Electroacoustic  Interactive Surround Sound for art-memorial installation

65 minutes continuous looping

Chapter 6 (pp. 70 – 84) from Thomas Fitzgerald’s DCA Thesis
New Music Composition for Live Performance and Interactive Multimedia, 2004,
University of Wollongong.

Introduction

This work was conceived as a new media collaborative installation exploring the mediums of sound and sculpture. My intention was to investigate new intersections of sonic and visual elements in original ways in this new artistic frontier of time and space. This process has necessitated the invention and combination of sounds into unique combinations and contexts. These are detailed below.
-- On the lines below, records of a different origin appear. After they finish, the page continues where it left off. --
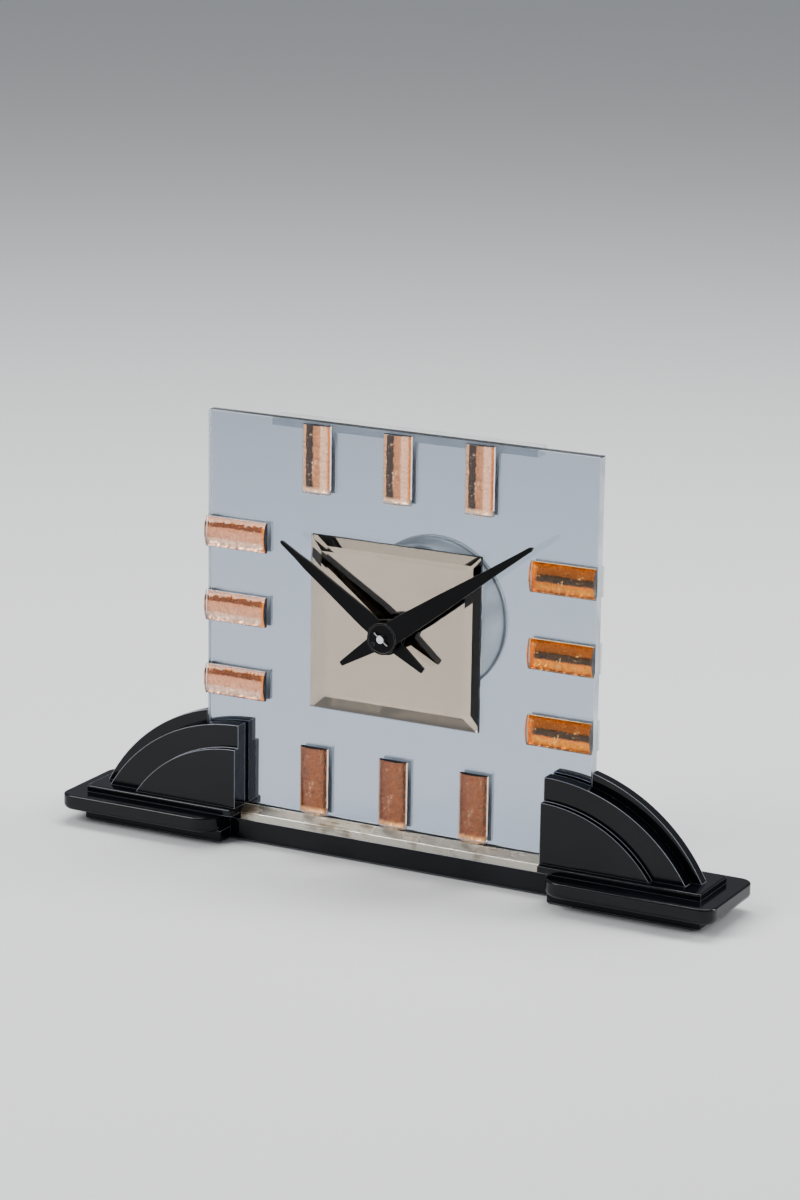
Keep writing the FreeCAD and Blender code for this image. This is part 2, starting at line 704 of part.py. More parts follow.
fourth_phase = meshing_phase(fourth_line, third_wheel_teeth, 0.0, fourth_pinion_teeth)
fourth_pinion = gear(fourth_pinion_teeth, third_module, pinion_addendum, third_wheel_front - 0.6,
                     third_wheel_back + 0.6, fourth_place, fourth_phase)
fourth_front = third_wheel_back + 2.5
fourth = gear(fourth_wheel_teeth, fourth_module, wheel_addendum, fourth_front, fourth_front + 0.7, fourth_place, 0.0)
fourth = lightened(fourth, 5.2, 2.0, 6, fourth_front, fourth_front + 0.7, fourth_place)
save("fourth_wheel", fourth.fuse([fourth_pinion, train_arbor(fourth_place)]))

# winding: arbor, ratchet wheel, click, key

ratchet_front = back_plate_back + end_shake
ratchet_back = ratchet_front + 1.2
ratchet_teeth, ratchet_outer, ratchet_inner = 24, 9.0, 8.0
key_front = cover_back + 1.0
key_back = key_front + 12.0
arbor_front_end = front_plate_front
winding_arbor = rod(winding_radius, arbor_front_end, key_front + 8.0, *barrel_place)
winding_arbor = winding_arbor.fuse(rod(3.6, barrel_front + barrel_wall + 0.1, barrel_back - barrel_wall - 0.1,
                                       *barrel_place))
save("winding_arbor", winding_arbor)


def ratchet():
    points = []
    for tooth in range(ratchet_teeth):
        start = 360.0 * tooth / ratchet_teeth
        points.append(on_circle(barrel_place, ratchet_inner, start))
        points.append(on_circle(barrel_place, ratchet_outer, start + 0.92 * 360.0 / ratchet_teeth))
    wheel_shape = slab_of(points, ratchet_front, ratchet_back)
    return wheel_shape.cut(rod(winding_radius, ratchet_front, ratchet_back, *barrel_place))


save("ratchet_wheel", ratchet())

click_line = 75.0
click_gap = 0.3
click_pivot = on_circle(barrel_place, ratchet_outer + 5.0, click_line)
click_screw_radius = 0.9
tip_far = on_circle(barrel_place, ratchet_outer + click_gap, click_line - 28.0)
tip_near = on_circle(barrel_place, ratchet_outer + click_gap + 1.6, click_line - 30.0)
heel_far = on_circle(barrel_place, ratchet_outer + 3.6, click_line)
heel_near = on_circle(barrel_place, ratchet_outer + 6.4, click_line)
click = slab_of([tip_far, tip_near, heel_near, heel_far], ratchet_front, ratchet_back)
click = click.fuse(rod(2.0, ratchet_front, ratchet_back, *click_pivot))
save("click", click.cut(rod(click_screw_radius + running_clearance, ratchet_front, ratchet_back, *click_pivot)))
click_screw = rod(click_screw_radius, back_plate_back, ratchet_back + 0.1, *click_pivot)
save("click_screw", click_screw.fuse(rod(1.8, ratchet_back + 0.1, ratchet_back + 0.9, *click_pivot)))


def winding_key():
    x, z = barrel_place
    half = key_span / 2
    socket = ring(3.4, winding_radius, key_front, key_back - 4.0, x, z)
    crown = rod(3.4, key_back - 4.0, key_back - 3.0, x, z)
    wing = box(x - half, x + half, key_back - 8.0, key_back, z - 0.8, z + 0.8)
    wing = wing.makeFillet(2.6, [edge for edge in wing.Edges if abs(edge.BoundBox.ZLength - 1.6) < 0.01])
    wing = wing.cut(rod(3.4, key_back - 8.0, key_back - 4.0, x, z))
    return socket.fuse([crown, wing])


save("winding_key", winding_key())

knob = ring(knob_radius, arbor_radius, knob_front, knob_back)
for index in range(24):
    place = polar(knob_radius, 15.0 * index)
    knob = knob.cut(rod(0.45, knob_front, knob_back, *place))
save("setting_knob", knob)

# escapement platform: plate, balance wheel, hairspring, cock, regulator

platform_back = back_plate_back + 2.0
staff_radius, staff_pivot = 0.7, 0.4
save("escapement_platform", rod(11.0, back_plate_back, platform_back, *balance_place)
     .cut(rod(staff_pivot + running_clearance, back_plate_back, platform_back, *balance_place)))
balance_front = platform_back + 0.8
balance_back = balance_front + 1.0
cock_front = balance_back + 1.9
cock_back = cock_front + 1.0
rim = ring(balance_radius, balance_radius - 1.1, balance_front, balance_back, *balance_place)
arm = box(balance_place[0] - balance_radius + 0.8, balance_place[0] + balance_radius - 0.8, balance_front, balance_back,
          balance_place[1] - 0.7, balance_place[1] + 0.7)
staff = rod(staff_radius, platform_back + end_shake, cock_front - end_shake, *balance_place)
staff = staff.fuse(rod(staff_pivot, back_plate_back + end_shake, cock_back, *balance_place))
save("balance_wheel", rim.fuse([arm, staff]))
save("hairspring", spiral(1.2, 4.6, 6, 0.16, balance_back + 0.4, balance_back + 1.0, balance_place))

cock_line = 200.0
foot_place = on_circle(balance_place, balance_radius + 2.4, cock_line)
bridge = slab_of([on_circle(balance_place, 2.6, cock_line - 90), on_circle(balance_place, 2.6, cock_line - 180),
                  on_circle(balance_place, 2.6, cock_line + 90), on_circle(foot_place, 1.7, cock_line + 90),
                  on_circle(foot_place, 1.7, cock_line - 90)], cock_front, cock_back)
cock = bridge.fuse([rod(1.7, platform_back, cock_back, *foot_place), rod(2.6, cock_front, cock_back, *balance_place)])
boss_radius = 1.6
cock = cock.fuse(rod(boss_radius, cock_back, cock_back + 1.1, *balance_place))
cock = cock.cut(rod(staff_pivot + running_clearance, cock_front, cock_back + 1.1, *balance_place))
save("balance_cock", cock)

lever_front = cock_back + 0.1
lever_back = lever_front + 0.8
lever_tip = on_circle(balance_place, regulator_reach, regulator_rest)
lever = slab_of([on_circle(balance_place, 2.2, regulator_rest + 90), on_circle(lever_tip, 0.9, regulator_rest + 90),
                 on_circle(lever_tip, 0.9, regulator_rest - 90), on_circle(balance_place, 2.2, regulator_rest - 90)],
                lever_front, lever_back)
lever = lever.fuse([rod(2.8, lever_front, lever_back, *balance_place), rod(0.9, lever_front, lever_back, *lever_tip)])
lever = lever.cut(rod(boss_radius + running_clearance, lever_front, lever_back, *balance_place))
save("regulator_lever", lever.fuse(rod(0.6, lever_back, cover_back + 1.5, *lever_tip)))

# hands and taper pin


def hand(outline, hub_radius, back, bore):
    # outline: half widths at distances from the centre, from the tail's end to the tip, pointing to twelve
    front = back - hand_sheet
    right = [(width, dial_z + distance) for distance, width in outline]
    left = [(-width, z) for width, z in right[::-1]]
    blade = slab_of(right + left, front, back)
    blank = blade.fuse(rod(hub_radius, front, back)).removeSplitter()
    return blank.cut(rod(bore, front, back))


hour_outline = ((-hour_tail_length, 1.5), (0.0, 4.9), (15.0, 5.0), (45.0, 3.25), (57.0, 2.7),
                (65.0, 1.75), (hour_hand_length - 1.2, 1.0), (hour_hand_length, 0.4))
minute_outline = ((-minute_tail_length, 1.3), (-6.0, 4.25), (0.0, 6.0), (15.0, 6.0), (40.0, 4.75),
                  (75.0, 2.5), (minute_hand_length - 1.5, 1.2), (minute_hand_length, 0.4))
hour_hand = hand(hour_outline, hour_hub_radius, hour_hand_back, hour_pipe_radius)
collet = ring(hour_pipe_radius + 1.4, hour_pipe_radius, hour_hand_back, hour_hand_back + 2.0)
save("hour_hand", turned(hour_hand.fuse(collet), hour_angle))

minute_hand = hand(minute_outline, minute_hub_radius, minute_hand_back, arbor_radius)
hub_rim = ring(minute_hub_radius, minute_hub_radius - hub_rim_width, minute_hand_front - hub_rim_height,
               minute_hand_front)
rivet = rod(0.9, minute_hand_front - 0.35, minute_hand_front, 0.0, dial_z - minute_hub_radius + 2.4)
save("minute_hand", turned(minute_hand.fuse([hub_rim, rivet]), minute_angle))
save("taper_pin", crossing_rod(pin_radius, pin_length, pin_tilt, pin_y))
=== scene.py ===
import json
import math

import bmesh
import bpy
from mathutils import Matrix, Vector, noise


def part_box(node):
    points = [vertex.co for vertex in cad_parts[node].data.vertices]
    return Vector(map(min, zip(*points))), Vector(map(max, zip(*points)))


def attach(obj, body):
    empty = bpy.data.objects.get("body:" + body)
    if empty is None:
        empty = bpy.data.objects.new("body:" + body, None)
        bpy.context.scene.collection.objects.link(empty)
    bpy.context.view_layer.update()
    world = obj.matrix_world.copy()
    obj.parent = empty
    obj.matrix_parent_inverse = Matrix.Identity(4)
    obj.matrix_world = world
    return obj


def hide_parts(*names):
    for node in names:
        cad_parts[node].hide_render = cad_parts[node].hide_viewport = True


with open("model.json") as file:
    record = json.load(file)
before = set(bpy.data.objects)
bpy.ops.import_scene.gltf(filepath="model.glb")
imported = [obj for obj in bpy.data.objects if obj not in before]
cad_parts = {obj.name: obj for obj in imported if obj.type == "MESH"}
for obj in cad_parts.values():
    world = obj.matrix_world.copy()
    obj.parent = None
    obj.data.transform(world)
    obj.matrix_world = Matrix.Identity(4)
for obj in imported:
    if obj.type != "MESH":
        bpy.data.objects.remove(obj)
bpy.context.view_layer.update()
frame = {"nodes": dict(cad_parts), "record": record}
nodes = frame["nodes"]

plateLow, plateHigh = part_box("dial_plate")
mirrorLow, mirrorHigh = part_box("mirror_plate")
dialZ = (mirrorLow.z + mirrorHigh.z) / 2


# small helpers for node trees

def newMaterial(name):
    material = bpy.data.materials.new(name)
    material.use_nodes = True
    tree = material.node_tree
    return material, tree, tree.nodes["Principled BSDF"]


def feed(tree, plug, value):
    # link a socket, or set a plain value
    if isinstance(value, bpy.types.NodeSocket):
        tree.links.new(value, plug)
    else:
        plug.default_value = value


def feedNamed(tree, node, inputs):
    for key, value in inputs.items():
        feed(tree, node.inputs[key.replace("_", " ")], value)


def addNode(tree, kind, settings=None, **inputs):
    node = tree.nodes.new(kind)
    for key, value in (settings or {}).items():
        setattr(node, key, value)
    feedNamed(tree, node, inputs)
    return node


def maths(tree, operation, first, second=0.5, third=None):
    node = tree.nodes.new("ShaderNodeMath")
    node.operation = operation
    for plug, value in zip(node.inputs, (first, second, third)):
        if value is not None:
            feed(tree, plug, value)
    return node.outputs[0]


def mixColours(tree, share, first, second):
    node = tree.nodes.new("ShaderNodeMix")
    node.data_type = "RGBA"
    for place, value in ((0, share), (6, first), (7, second)):  # factor, colour A, colour B
        feed(tree, node.inputs[place], value)
    return node.outputs[2]


def mixValues(tree, share, first, second):
    node = tree.nodes.new("ShaderNodeMix")
    for place, value in ((0, share), (2, first), (3, second)):  # factor, value A, value B
        feed(tree, node.inputs[place], value)
    return node.outputs[0]


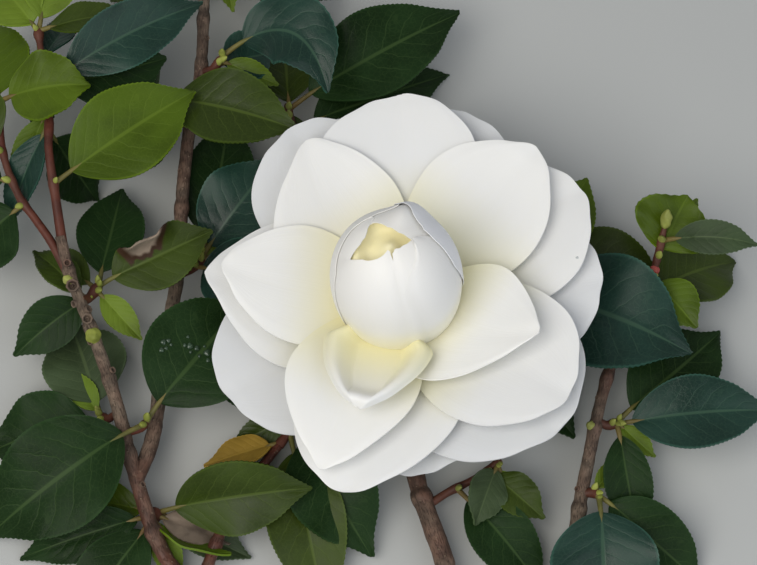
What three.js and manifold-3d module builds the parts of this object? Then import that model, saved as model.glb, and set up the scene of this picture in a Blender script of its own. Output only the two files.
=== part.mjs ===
// A cut flowering camellia branch: one large white formal-double bloom with its bud-like heart,
// on a forking woody stem with glossy serrate leaves. It lies on a level surface, bloom upward.
// Millimetres, +Z up. The work is laid out about the bloom's seat, then moved to the part's origin.
import * as THREE from "three";
import { mergeVertices } from "three/addons/utils/BufferGeometryUtils.js";
import Module from "manifold-3d";

const wasm = await Module();
wasm.setup();

const GAP = 0.3; // clearance between neighbouring pieces
const ORIGIN = [-14.5, -3.4, 0]; // middle of the branch's footprint, seen from the bloom's seat
const SEED = 20;

// Bloom
const SEAT_HEIGHT = 28; // the receptacle above the surface
const LEAN_BACK = 6; // degrees
const LEAN_LEFT = 5;
const PETAL_THICKNESS = 0.9;
const PETAL_ROOT = 4; // radius of the receptacle, where petals start
const BUD_RADIUS = 19;
const BUD_HEIGHT = 46;
const BUD_MIDDLE = 21;
const CUP_DEPTH = 7; // of the opening at the bud's tip

// Leaves
const BLADE_THICKNESS = 0.9;
const STALK_RADIUS = 0.9;
const STALK_SHARE = 0.13; // of a leaf's length
const FOLD = 0.22; // rise of the margins for each millimetre of half-width

const UP = new THREE.Vector3(0, 0, 1);
const rad = THREE.MathUtils.degToRad;

let state = SEED;
function random(low, high) {
  state = (state * 1664525 + 1013904223) % 4294967296;
  return low + (high - low) * (state / 4294967296);
}

// A closed solid through rings that hold the same number of points, with both ends capped.
// The two halves of a ring split their quads in opposite ways, which keeps a thin blade's upper
// and lower faces parallel.
function loft(rings) {
  const n = rings[0].length;
  const last = rings.length - 1;
  const position = rings.flat().flatMap((p) => [p.x, p.y, p.z]);
  const index = [];
  for (let i = 0; i < last; i++)
    for (let j = 0; j < n; j++) {
      const a = i * n + j;
      const b = i * n + ((j + 1) % n);
      if (j < n / 2) index.push(a, b, b + n, a, b + n, a + n);
      else index.push(a, b, a + n, b, b + n, a + n);
    }
  for (let j = 1; j < n - 1; j++) {
    index.push(0, j + 1, j);
    index.push(last * n, last * n + j, last * n + j + 1);
  }
  const geometry = new THREE.BufferGeometry();
  geometry.setAttribute("position", new THREE.Float32BufferAttribute(position, 3));
  geometry.setIndex(index);
  return solid(geometry);
}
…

The discussion on the conception, artistic intentions and aspirations of the work in followed by a description of the structure and sectional substructures. The technical processes are discussed in relation to the nature of the expressive sonic materials, as well as to the spatial and kinetic aspects inherent in a surround sound environment. The new media aspects of the work are discussed and the various ways that individual elements are transformed by these events are examined.

Background:

The initial conception, development and creation of this work aimed to integrate sonic and visual elements in a collaborative sound and sculptural installation. This was situated in an indoor art gallery environment in which textile visual art media were installed. The acoustic properties and the physical dimensions of the [Cloisters] gallery space, and the textile works, guided the sound design and the location of the interactive and surround sound speaker systems.

The intermedia work was conceived as an artistic response to themes of conflict, violence, intolerance and tragic loss and the empowering processes of forgiveness, healing, peace and transformation. Artist Lycia Trouton has chronicled the almost 4,000 killed in The Troubles on Irish linen handkerchiefs for this artwork. The exhibition Horrific Hankies: The (Irish) Linen Memorial was an art installation and counter-monument / memorial which aimed to express not only the darkness and sorrow, but also to empower and renew a passion for peace and the ending of violence.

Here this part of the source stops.